The Eclipse

Can a film be haunted? With its distancing long shots, creeping camera, and moodily underlit silhouettes, as well as an aura of otherworldly presence sensed throughout, The Eclipse makes a compelling case for the idea. At the very least, it serves up a cast of extraordinarily haunted characters.

Michael Farr (a terrific Ciarán Hinds) is haunted by the death of his wife, as are his two children by the loss of their mother. And he is now experiencing alarming visions of his infirm father-in-law (introducing the fascinating concept that someone’s spirit can materialize just prior to death). Novelist Lena Morelle (Iben Hjejle), who comes to Michael’s stormy Irish coastal town for the annual literary festival, where the once-aspiring writer volunteers as a driver, was first drawn to the supernatural after seeing a ghost as a child.

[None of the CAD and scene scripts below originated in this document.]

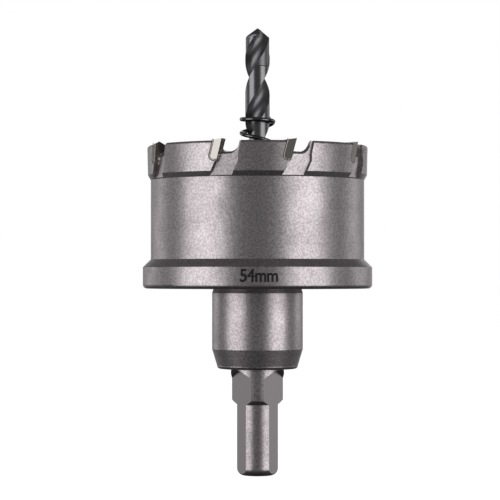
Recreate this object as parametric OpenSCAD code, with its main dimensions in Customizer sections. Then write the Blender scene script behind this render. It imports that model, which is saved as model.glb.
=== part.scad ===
// Carbide-tipped hole saw: a thick-headed steel cup with eight brazed tips, on an arbor
// with a three-flat shank, with its pilot drill, ejector spring and grub screw.
// Sizes are in millimetres. The origin is the middle of the shank's end face, +Z runs up
// the axis to the point of the pilot drill, and the front is -Y.

/* [Cutter cup] */
// Diameter of the hole that the tips cut
cut_d = 54; // [50:0.5:66]
// Height of the cup, from the underside of the flange to the rim
cup_h = 34.7; // [31:0.1:45]
// Thickness of the thin wall
wall_t = 1.15; // [1:0.05:1.5]
// Height of the thick head, from its foot to the rim
head_h = 8.35; // [8:0.05:11]
// Height of the cone at the foot of the head
head_cone_h = 1.25; // [0.6:0.05:2]
// How far the head stays inside the cutting circle
head_gap = 0.1; // [0.05:0.05:0.3]
// How much narrower the head is at its foot than at the rim
head_taper = 0.15; // [0.05:0.05:0.3]
// Rounding of the rim's outer edge
rim_round = 0.7; // [0.3:0.1:0.9]
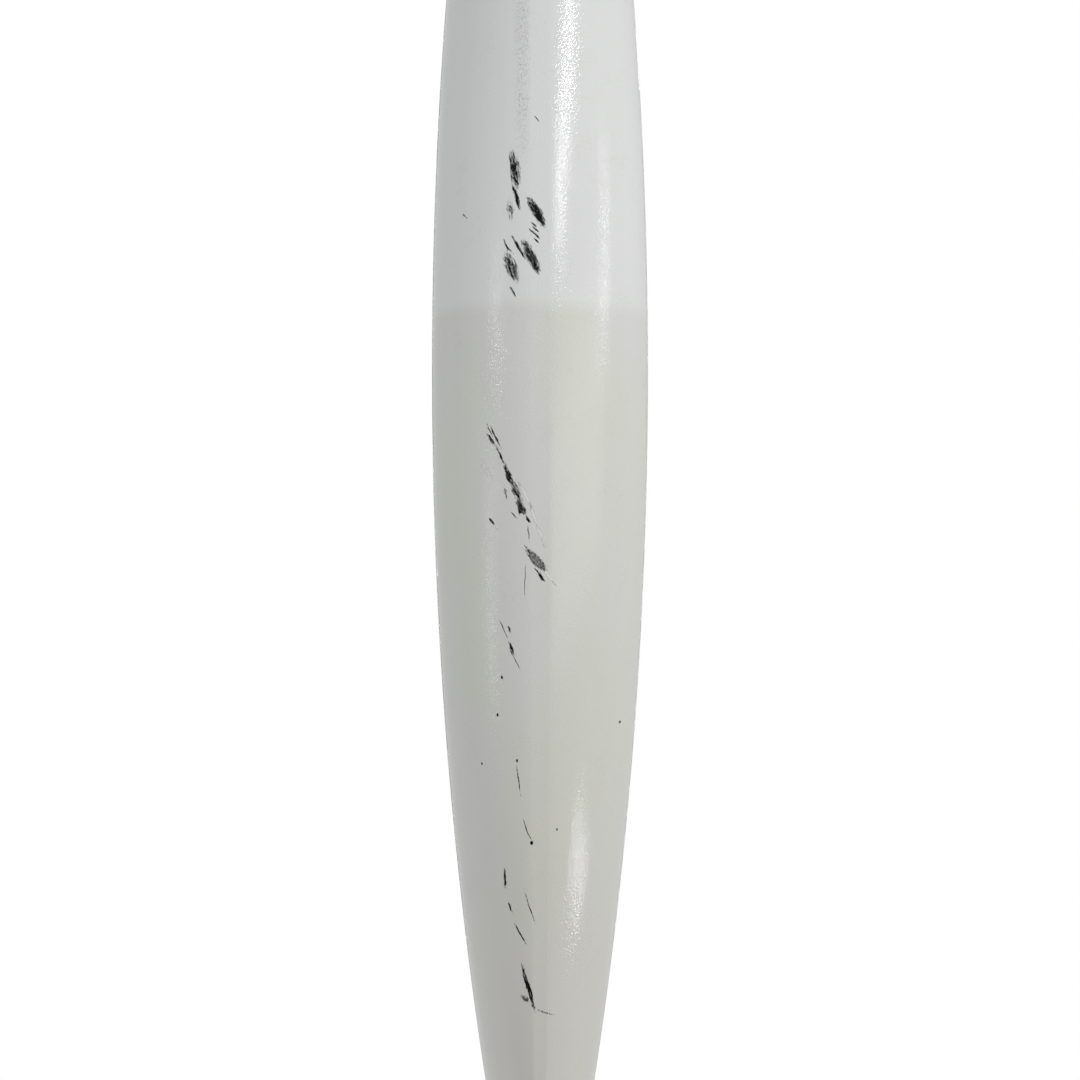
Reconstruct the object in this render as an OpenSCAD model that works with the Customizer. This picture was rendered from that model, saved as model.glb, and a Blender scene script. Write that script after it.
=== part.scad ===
// Touring sea kayak in glass-fibre laminate: hull, deck, cockpit, three hatches, drop skeg
// and deck fittings. +X points to the bow, +Y to port and +Z up. The origin lies on the
// ground below the middle of the boat. Millimetres.

/* [Hull] */
// Length overall
loa = 5200; // [5150:10:5300]
// Beam of the moulded hull at the sheer
hull_beam = 556; // [550:2:566]
// Height of the sheer amidships
mid_h = 250; // [245:1:258]
// Height of the sheer at the bow
bow_h = 400; // [390:2:410]
// Height of the sheer at the stern
stern_h = 340; // [334:2:350]
// Rise of the keel line towards the ends, without the stems
rocker = 30; // [26:1:34]
// Width of the flat along the keel amidships
keel_flat = 44; // [40:2:48]
// Thickness of the laminate
shell_t = 3; // [2.5:0.5:3.5]

/* [Cockpit] */
// Length of the cockpit opening
cockpit_len = 800; // [780:5:810]
// Middle of the cockpit opening, measured from the middle of the boat
cockpit_x = -110; // [-115:1:-105]
// Width of the lip that holds the spraydeck
lip_w = 28; // [20:1:30]

/* [Hatches] */
// Radius of the front hatch rim
front_hatch_r = 120; // [110:1:125]
// Radius of the day hatch rim
day_hatch_r = 100; // [90:1:102]
// Radius of the round ends of the rear hatch rim
rear_hatch_r = 110; // [100:1:114]
// Straight length of the rear hatch rim
rear_hatch_straight = 180; // [160:5:190]

/* [Skeg] */
// Thickness of the skeg blade
blade_t = 8; // [6:0.5:8]
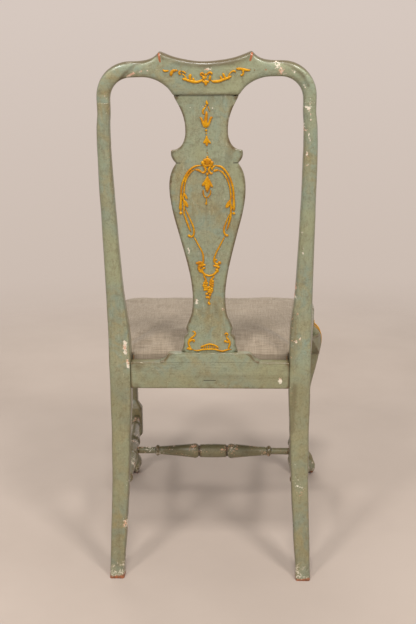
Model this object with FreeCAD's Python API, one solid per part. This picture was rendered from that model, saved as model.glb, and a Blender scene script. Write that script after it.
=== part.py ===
"""Painted side chair: crooked rear posts, eared crest rail, vase splat, cabriole front legs and a lift-out seat.

Millimetres. The front looks along -Y and +Z is up. The chair is drawn with Y = 0 at the back of the rear seat rail
and is moved along Y when it is written, so that the origin lies on the floor under the middle of the whole chair.
Left is the sitter's left, which is +X. Left pieces are drawn and the right ones are their mirror images.
"""
import FreeCAD, Part
import os
from math import asin, atan, cos, degrees, sin, sqrt

V = FreeCAD.Vector
UP = V(0, 0, 1)

# Seat rails
rear_rail_top = 425.5
front_rail_top = 434.0
rail_bottom = 372.0
seat_depth = 424.0
rear_half_width = 197.0
front_half_width = 231.0
rail_thickness = 24.0
rail_inset = 1.0
rear_rail_thickness = 34.0
ledge_depth = 12.0
ledge_width = 10.0
tenon_thickness = 8.0
tenon_length = 22.0
tenon_height = 34.0
mortise_play = 0.1
apron_drop = 13.0
apron_half = 104.0
apron_flat_half = 62.0
apron_low_bend_shares = (0.6, 0.3)
apron_high_bend_shares = (0.4, 0.7)

# Rear posts
post_width = 42.0
post_depth = 36.0
post_proud = 2.0
post_top = 905.0
post_top_outer = 191.2
post_top_width = 24.5
post_top_depth = 23.0
post_foot_width = 30.0
post_foot_depth = 30.0
post_waist = 1.8
foot_splay = 2.0
back_setback = 78.0
leg_setback = 84.0
post_corner = 4.5
post_round = 10.0
block_margin = 14.0

# Crest rail, drawn flat from the joint with the posts and then leaned back
crest_thickness = 22.0
crest_top_height = 88.4
ear_height = 105.5
ear_reach = 79.0
shoulder_radius = 61.5
shoulder_height = 89.2
loop_height = 62.5
loop_radius = 38.0
loop_reach = 112.0
ear_flank_shares = [(0.36, 0.03), (0.60, 0.16), (0.78, 0.37), (0.90, 0.64)]
splat_joint_height = 31.2
crest_edge = 6.5
edge_slack = 1.6
crest_joint_tongue = 18.0
crest_tenon_width = 12.0
crest_tenon_depth = 9.0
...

And if we are to believe anything that the cad says, even her colleague, the pompous married drunkard Nicholas Holden (Aidan Quinn), tells Lena he is haunted by the memory of the one night they spent together in the not-so-distant past.

Writer-director Conor McPherson, better known for his extensive stage work, has no trouble shaking any sense of theatricality. The Eclipse is wholly, if strangely, cinematic; its dream-like tonal and narrative unpredictability, interspersed with a few completely jarring horror-film moments, make for an experience that will, yes, haunt audiences for a long time to come.